Shiner Beer Teams Up With Coffee Company for Special Birthday Brew

Our daily roundup of Texas headlines.

By Becky FogelDecember 28, 2016 11:29 am

The Standard’s news roundup gives you a quick hit of interesting, sometimes irreverent, and breaking news stories from all over the state.

They say that breaking up is hard to do – but I think we all know waking up is way harder to do.

That is unless you’ve got some pretty good incentives. Like…coffee and beer? Enter Shiner’s latest creation.

To celebrate its 108th birthday in 2017, the iconic Texas brewery has released the Shiner Cold Brew Coffee Ale. Shiner teamed up with another Texas brand for the coffee concoction: Chameleon Cold Brew.




Two environmental groups have put a Pasadena, Texas oil refinery on notice. Environment Texas and the Sierra Club have given Petrobras – the Brazilian company that operates the facility – the obligatory 60-day heads up that they’re going to sue under the federal Clean Air Act. Luke Metzger with Environment Texas says the type of pollutant they’re most worried about is particulate matter.

“According to their own records filed with the state, this Pasadena Refining Systems facility has violated its permits thousands of times over a five year period, releasing about half a million pounds of health-damaging pollution into the air,” he says. 

Some of these particles are so small they can get lodged deep in your lungs. Metzger says neither the Texas Commission on Environmental Quality nor the U.S. Environmental Protection agency have cracked down on the violations.

“Unfortunately because we haven’t seen action by the regulators, we’re having to step in and attempt to enforce the law using the courts,” he says. “And so we hope the courts will order the facility to come into compliance with its permits and stop polluting the air and breaking the law.” 

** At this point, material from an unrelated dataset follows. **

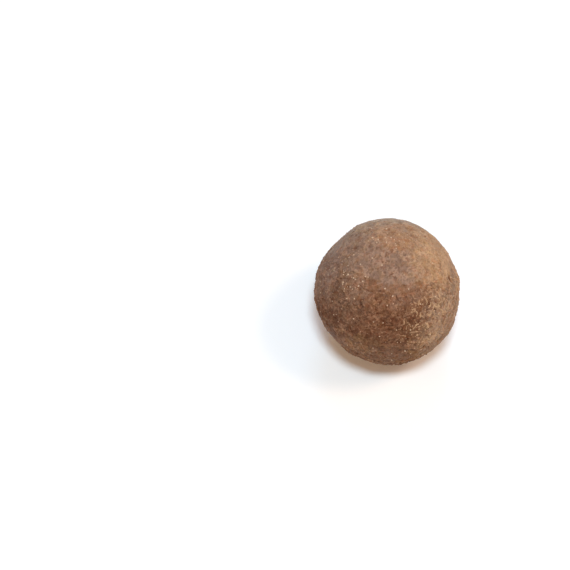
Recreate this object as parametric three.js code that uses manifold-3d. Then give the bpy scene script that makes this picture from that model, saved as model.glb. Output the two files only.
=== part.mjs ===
// A moqui marble: a round iron-oxide concretion from sandstone, one solid stone.
// Millimetres, +Z up. The origin is under the middle of the stone, on the surface that it rests on.
//
// The stone is a slightly flattened ball that has worn on broad, soft flats, with a few broad swells
// and hollows. A rough swollen belt runs round it at a lean, with a smooth cap on either side. Low
// knobs of cemented sand cover it, tall on the belt and low on the caps, and a few pits and short
// ridges break it. It rests on one small flat spot, where the ball is cut by the plane z = 0.

import * as THREE from "three";
import { mergeVertices } from "three/addons/utils/BufferGeometryUtils.js";
import Module from "manifold-3d";

// ---- Driving dimensions -------------------------------------------------------------------

const WIDTH = 34.5; // left to right, before the belt swells it
const DEPTH = 36.0; // front to back
const HEIGHT = 34.4; // top to bottom, before the flat spot is cut off
const SPOT_DROP = 0.6; // how much of the bottom the flat spot takes off
const SURFACE_DETAIL = 20; // the ball has 20 (detail + 1)^2 triangles

// The belt is a band round this axis, which leans back by about 35 degrees.
const BELT_AXIS = [0.11, 0.57, 0.81];
const BELT_SINE = 0.4; // sine of the latitude at which the belt fades out
const BELT_SWELL = 0.28; // how far the belt stands proud

// Broad worn flats: direction, then how far the flat lies from the stone's centre.
const FLATS = [
  { towards: [-0.71, 0.61, 0.35], reach: 17.4 },
  { towards: [-0.74, -0.58, -0.34], reach: 18.3 },
  { towards: [0.5, 0.42, 0.76], reach: 17.7 },
  { towards: [-0.12, -0.28, 0.95], reach: 17.35 },
  { towards: [0.3, -0.62, -0.72], reach: 17.65 },
  { towards: [0.86, 0.5, -0.1], reach: 17.6 },
  { towards: [0.05, 0.98, -0.2], reach: 18.05 },
  { towards: [-0.3, 0.7, -0.65], reach: 17.55 },
  { towards: [0.6, 0.1, -0.8], reach: 17.6 },
  { towards: [-0.45, -0.2, -0.87], reach: 17.5 },
];
const FLAT_EASE = 2.4; // width over which a flat blends into the ball

// Broad swells and hollows: direction, height (below zero for a hollow), half-width in radians.
const SWELLS = [
  { towards: [0.71, -0.61, -0.35], height: 0.5, width: 0.42 },
  { towards: [0.75, 0.57, 0.33], height: 0.22, width: 0.4 },
  { towards: [-0.3, 0.83, 0.48], height: -0.3, width: 0.32 },
  { towards: [-0.95, 0.25, 0.15], height: 0.15, width: 0.2 },
  { towards: [-0.97, -0.2, -0.12], height: -0.2, width: 0.2 },
  { towards: [-0.5, -0.75, -0.43], height: -0.32, width: 0.3 },
];

// Slow waves that keep the ball from being round: direction of travel, cycles, phase, height.
const WAVES = [
  { along: [0.8, 0.3, 0.52], cycles: 2.6, phase: 0.4, height: 0.14 },
  { along: [-0.35, 0.85, 0.4], cycles: 3.4, phase: 2.1, height: 0.11 },
  { along: [0.2, -0.55, 0.81], cycles: 4.7, phase: 4.4, height: 0.08 },
];

// Knobs of cemented sand, spread over the ball on a golden-angle spiral.
const KNOB_COUNT = 460;
const KNOB_WIDTH = 0.066; // radians from the middle to where a knob has fallen to a third
const KNOB_BELT = 0.38; // height of the tallest knob on the belt
const KNOB_CAP = 0.13; // height of the tallest knob on a cap

// Pits and short ridges: from one direction to another, height (below zero for a pit), half-width
// in radians.
const MARKS = [
  { from: [0.6, -0.78, 0.2], to: [0.52, -0.84, 0.12], height: 0.42, width: 0.045 },
  { from: [0.66, -0.7, 0.3], to: [0.7, -0.7, 0.16], height: 0.36, width: 0.04 },
  { from: [0.46, -0.8, 0.4], to: [0.56, -0.74, 0.38], height: 0.34, width: 0.04 },
  { from: [0.4, -0.9, 0.1], to: [0.5, -0.86, -0.02], height: 0.36, width: 0.045 },
  { from: [0.47, -0.85, 0.24], to: [0.47, -0.85, 0.24], height: -0.5, width: 0.06 },
  { from: [0.1, -0.86, 0.5], to: [-0.04, -0.84, 0.54], height: -0.36, width: 0.045 },
  { from: [-0.45, -0.7, 0.56], to: [-0.56, -0.62, 0.56], height: -0.34, width: 0.05 },
  { from: [-0.2, -0.98, -0.04], to: [0.04, -1.0, -0.06], height: -0.34, width: 0.05 },
  { from: [-0.86, -0.38, 0.34], to: [-0.84, -0.5, 0.2], height: -0.32, width: 0.055 },
  { from: [-0.6, 0.75, -0.3], to: [-0.7, 0.66, -0.36], height: -0.45, width: 0.06 },
  { from: [0.9, 0.1, -0.42], to: [0.86, -0.04, -0.5], height: -0.42, width: 0.05 },
  { from: [0.3, 0.75, -0.6], to: [0.44, 0.7, -0.56], height: 0.38, width: 0.05 },
  { from: [-0.05, 0.9, 0.44], to: [0.14, 0.9, 0.42], height: -0.36, width: 0.05 },
];

// ---- Form ---------------------------------------------------------------------------------

const unit = (xyz) => new THREE.Vector3(...xyz).normalize();

/** The smaller of two lengths, with the corner between them rounded over a width. */
function easedMin(a, b, width) {
  const near = Math.max(width - Math.abs(a - b), 0) / width;
  return Math.min(a, b) - (near * near * width) / 4;
}

/** A number from 0 to 1 that looks random but is the same each time. */
function scatter(index, seed) {
  const wave = Math.sin(index * 12.9898 + seed * 78.233) * 43758.5453;
  return wave - Math.floor(wave);
}

/** How much of the belt a direction lies in, from 0 on the caps to 1 at the middle of the belt. */
function beltShare(direction) {
  const sine = direction.dot(beltAxis) / BELT_SINE;
  return Math.exp(-(sine ** 4));
}

/** The knobs, as directions with a height each. Some are low dips, so that knobs crowd unevenly. */
function makeKnobs() {
  const goldenAngle = Math.PI * (3 - Math.sqrt(5));
  return Array.from({ length: KNOB_COUNT }, (_, i) => {
    const z = 1 - (2 * i + 1) / KNOB_COUNT;
    const turn = goldenAngle * i + 0.5 * scatter(i, 1);
    const ring = Math.sqrt(1 - z * z);
    const direction = unit([ring * Math.cos(turn), ring * Math.sin(turn), z + 0.05 * scatter(i, 2)]);
    const tallest = KNOB_CAP + (KNOB_BELT - KNOB_CAP) * beltShare(direction);
    return { direction, height: tallest * (1.6 * scatter(i, 3) - 0.6) };
  });
}

/** Squared distance on the unit ball from a direction to the straight run between two others. */
function awayFromRun(direction, { start, run, runSquared }) {
  const offset = direction.clone().sub(start);
  const share = runSquared > 0 ? THREE.MathUtils.clamp(offset.dot(run) / runSquared, 0, 1) : 0;
  return offset.addScaledVector(run, -share).lengthSq();
}

const beltAxis = unit(BELT_AXIS);
const flats = FLATS.map(({ towards, reach }) => ({ towards: unit(towards), reach }));
const swells = SWELLS.map((swell) => ({ ...swell, towards: unit(swell.towards) }));
const waves = WAVES.map((wave) => ({ ...wave, along: unit(wave.along) }));
const knobs = makeKnobs();
const marks = MARKS.map(({ from, to, height, width }) => {
  const start = unit(from);
  const run = unit(to).sub(start);
  return { start, run, runSquared: run.lengthSq(), height, width };
});

/** The stone's radius in a direction from its centre. */
function radiusTowards(direction) {
  const { x, y, z } = direction;
  let radius = 1 / Math.hypot((2 * x) / WIDTH, (2 * y) / DEPTH, (2 * z) / HEIGHT);
  radius += BELT_SWELL * beltShare(direction);
  for (const { along, cycles, phase, height } of waves) {
    radius += height * Math.sin(cycles * direction.dot(along) + phase);
  }
  for (const { towards, height, width } of swells) {
    radius += height * Math.exp(-direction.distanceToSquared(towards) / width ** 2);
  }
  for (const { towards, reach } of flats) {
    const cosine = direction.dot(towards);
    if (cosine > 0.5) radius = easedMin(radius, reach / cosine, FLAT_EASE);
  }
  for (const knob of knobs) {
    const away = direction.distanceToSquared(knob.direction) / KNOB_WIDTH ** 2;
    if (away < 9) radius += knob.height * Math.exp(-away);
  }
  for (const mark of marks) {
    const away = awayFromRun(direction, mark) / mark.width ** 2;
    if (away < 9) radius += mark.height * Math.exp(-away);
  }
  return radius;
}

/** The whole ball, before the flat spot is cut, with its centre at the origin. */
function ballGeometry() {
  const geometry = new THREE.IcosahedronGeometry(1, SURFACE_DETAIL);
  geometry.deleteAttribute("normal");
  geometry.deleteAttribute("uv");
  const ball = mergeVertices(geometry, 1e-5);
  const points = ball.getAttribute("position");
  const direction = new THREE.Vector3();
  for (let i = 0; i < points.count; i++) {
    direction.fromBufferAttribute(points, i).normalize();
    points.setXYZ(i, ...direction.multiplyScalar(radiusTowards(direction)));
  }
  return ball;
}

// ---- Cutting and placing ------------------------------------------------------------------

const wasm = await Module();
wasm.setup();

/** A closed geometry as a manifold-3d solid. */
function toSolid(geometry) {
  const source = geometry.clone();
  source.deleteAttribute("normal");
  source.deleteAttribute("uv");
  const merged = mergeVertices(source, 1e-5);
  return new wasm.Manifold(
    new wasm.Mesh({
      numProp: 3,
      vertProperties: merged.getAttribute("position").array,
      triVerts: new Uint32Array(merged.index.array),
    }),
  );
}

/** A manifold-3d solid as a geometry. */
function toGeometry(solid) {
  const { vertProperties, triVerts } = solid.getMesh();
  const geometry = new THREE.BufferGeometry();
  geometry.setAttribute("position", new THREE.BufferAttribute(vertProperties, 3));
  geometry.setIndex(new THREE.BufferAttribute(triVerts, 1));
  geometry.computeVertexNormals();
  return geometry;
}

/** The ball with its flat spot cut, standing on z = 0 with its box's middle over the origin. */
function stoneGeometry() {
  const ball = ballGeometry();
  ball.computeBoundingBox();
  const spotHeight = ball.boundingBox.min.z + SPOT_DROP;
  const block = new THREE.BoxGeometry(2 * WIDTH, 2 * DEPTH, HEIGHT);
  block.translate(0, 0, spotHeight - HEIGHT / 2);
  const stone = toGeometry(toSolid(ball).subtract(toSolid(block)));
  stone.computeBoundingBox();
  const middle = stone.boundingBox.getCenter(new THREE.Vector3());
  stone.translate(-middle.x, -middle.y, -spotHeight);
  return stone;
}

const ironstone = new THREE.MeshStandardMaterial({
  color: new THREE.Color(0.26, 0.15, 0.09),
  roughness: 0.85,
  metalness: 0,
});

const stone = new THREE.Mesh(stoneGeometry(), ironstone);
stone.name = "stone";

const marble = new THREE.Group();
marble.add(stone);

export default marble;
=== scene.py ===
"""A moqui marble: a round iron-oxide concretion, on a pale floor in soft studio light.

The stone is one natural solid. Its skin is a ball of six square patches, pushed in and out by a
radius that depends only on direction: a slightly flattened ball with a swollen belt, worn flats,
knobs, pits and ridges, a low granular relief, short scattered pits and a few longer crevices. Two
kinds of crumb sit half sunk in that skin: sand grains, as small many-sided beads, and cemented
ridges, as low bent rods. Lengths in the form functions are millimetres; meshes are in metres.

Nothing is drawn at random. What is scattered or noisy is worked out from counts and places, and the
last number given to each such function is its seed, which only sets it apart from the others.
"""

import math

import bpy
import numpy as np
from mathutils import Matrix, Vector


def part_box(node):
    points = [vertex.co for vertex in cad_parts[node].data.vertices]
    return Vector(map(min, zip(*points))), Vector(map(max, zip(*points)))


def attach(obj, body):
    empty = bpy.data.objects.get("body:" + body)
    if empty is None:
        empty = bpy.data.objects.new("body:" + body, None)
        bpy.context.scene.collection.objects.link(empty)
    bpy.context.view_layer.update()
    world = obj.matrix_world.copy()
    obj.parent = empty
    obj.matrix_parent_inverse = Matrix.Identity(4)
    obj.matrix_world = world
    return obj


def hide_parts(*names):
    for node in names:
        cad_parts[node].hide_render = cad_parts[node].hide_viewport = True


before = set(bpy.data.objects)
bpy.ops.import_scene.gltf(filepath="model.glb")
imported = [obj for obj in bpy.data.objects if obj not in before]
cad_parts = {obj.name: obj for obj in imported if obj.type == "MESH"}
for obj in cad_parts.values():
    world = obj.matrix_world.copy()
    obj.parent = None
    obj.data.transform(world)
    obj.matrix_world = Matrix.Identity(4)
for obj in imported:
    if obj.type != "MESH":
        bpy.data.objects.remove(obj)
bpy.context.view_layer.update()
STONE_LOW, STONE_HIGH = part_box("stone")

MM = 0.001

# ---- Sizes of the form, in millimetres ------------------------------------------------------

WIDTH = 34.5  # left to right, before the belt swells it
DEPTH = 36.0  # front to back
HEIGHT = 34.4  # top to bottom, before the flat spot
SPOT_DROP = 0.6  # how much of the bottom the flat spot takes off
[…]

This lawsuit will mark the fourth time both environmental groups have sued Texas oil refineries over illegal air emissions.




The Dallas Public Library plans to preserve items from a makeshift memorial mourners created after the July attack in downtown Dallas that left five officers dead. Library Director Jo Giudice told KERA News in North Texas that people left almost anything you could imagine in front of police headquarters.

“Some of my favorite or the most meaningful are the things left by children,” Giudice says. “So there’s a green dinosaur. Ya know, probably something really well-loved and will be missed by the child who left it behind so it was a sacrifice on their part to leave it and that’s what I think this collection is about – it’s how they showed their love.”

Giudice says it’s important to preserve the stuffed animals and the flags, and even a tape measure from the memorial.

“Well, this is a part of history now,” he says. “While July 7 will never leave our memories as a tragic event – these items represent how the city reacted and how the world reacted really.” 

Giudice says there will be rotating displays of the items in every branch of the library this summer. The long-term goal is to digitize the collection so people can view images of the items online.